Starting an online store costs between $50 and $10,000 depending on your business model, with most first-time store owners spending $500 to $2,000 to get their first products listed and ready to sell. The biggest variable is inventory: a dropshipping store with no upfront product investment launches for under $200, while an inventory-based store needs $1,000 to $5,000 for initial stock. This guide breaks down every cost category with real numbers so you can budget accurately for your specific situation.

One-Time Startup Costs

These are the expenses you pay once to get your store from concept to launch. Some are mandatory (you cannot sell online without a domain and a platform), while others are optional investments that improve your store's quality and professionalism.

Domain name: $10 to $15 per year. Your .com domain is your store's address. Buy through Namecheap ($9 to $13 for most .com domains), Google Domains ($12), or directly through your ecommerce platform. Avoid premium domains that cost hundreds or thousands unless you have a specific branding reason. A brandable two-word .com domain is easy to find for under $15.

Ecommerce platform first month: $0 to $39. Shopify costs $39/month for Basic, but offers a 3-day free trial followed by $1/month for the first 3 months, making your effective first-month cost $1. WooCommerce is free, but you need hosting ($3 to $30/month). Squarespace starts at $33/month with a 14-day free trial. BigCommerce starts at $39/month with a 15-day free trial. Most platforms let you build your entire store during the trial period.

Business registration: $0 to $500. Forming an LLC protects your personal assets and costs $50 in states like Kentucky and Colorado, $100 to $200 in most states, and up to $500 in Massachusetts. A sole proprietorship requires no registration in most states (cost: $0), but offers no liability protection. Getting an EIN from the IRS is free and takes five minutes online.

Initial inventory: $0 to $10,000. This is the cost that varies most dramatically by business model. Dropshipping: $0 (you buy products only after customers order). Print on demand: $0 (products are printed when ordered). Digital products: $0 (you create the product once). Small physical inventory from domestic wholesalers: $500 to $2,000 for a starter selection.

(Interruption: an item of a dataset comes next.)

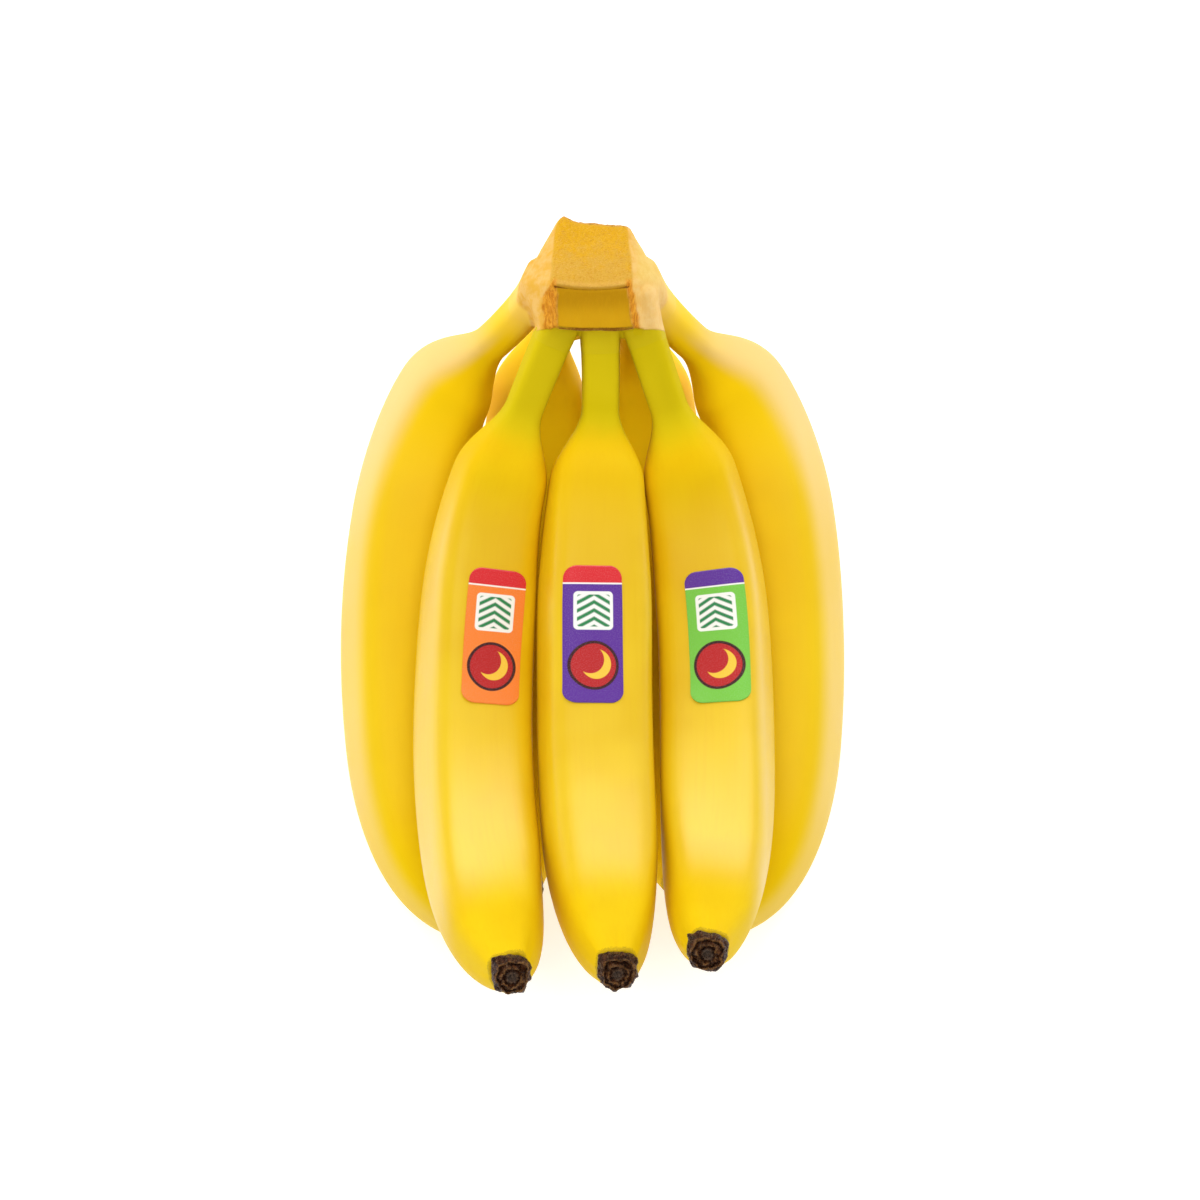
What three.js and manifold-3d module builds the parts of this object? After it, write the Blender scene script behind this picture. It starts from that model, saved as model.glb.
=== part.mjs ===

Larger inventory or private-label products from overseas: $2,000 to $10,000 for minimum order quantities plus shipping.

Product photography: $0 to $500. DIY product photography with a smartphone, a $20 ring light, and a $10 white poster board produces good results for most products. Professional product photography runs $25 to $50 per product if you hire a local photographer, or $200 to $500 for a full product line shoot. If your supplier provides product images (common with dropshipping), your photography cost is $0.

Logo and branding: $0 to $300. Free tools like Canva and Hatchful (by Shopify) generate basic logos at no cost. Fiverr designers create custom logos for $20 to $100. A professional brand identity package (logo, color palette, typography, brand guidelines) from a experienced designer runs $200 to $500 on platforms like 99designs or through a freelance designer.

Packaging supplies: $0 to $200. For physical products, you need boxes or poly mailers ($0.30 to $2.00 each depending on size), packing material ($0.10 to $0.50 per order), shipping labels ($0.03 each for thermal labels), and tape. A starter supply of 50 to 100 packages worth of materials costs $50 to $200. Custom branded packaging (printed boxes, tissue paper, stickers) adds $0.50 to $3.00 per order but can wait until you have consistent sales.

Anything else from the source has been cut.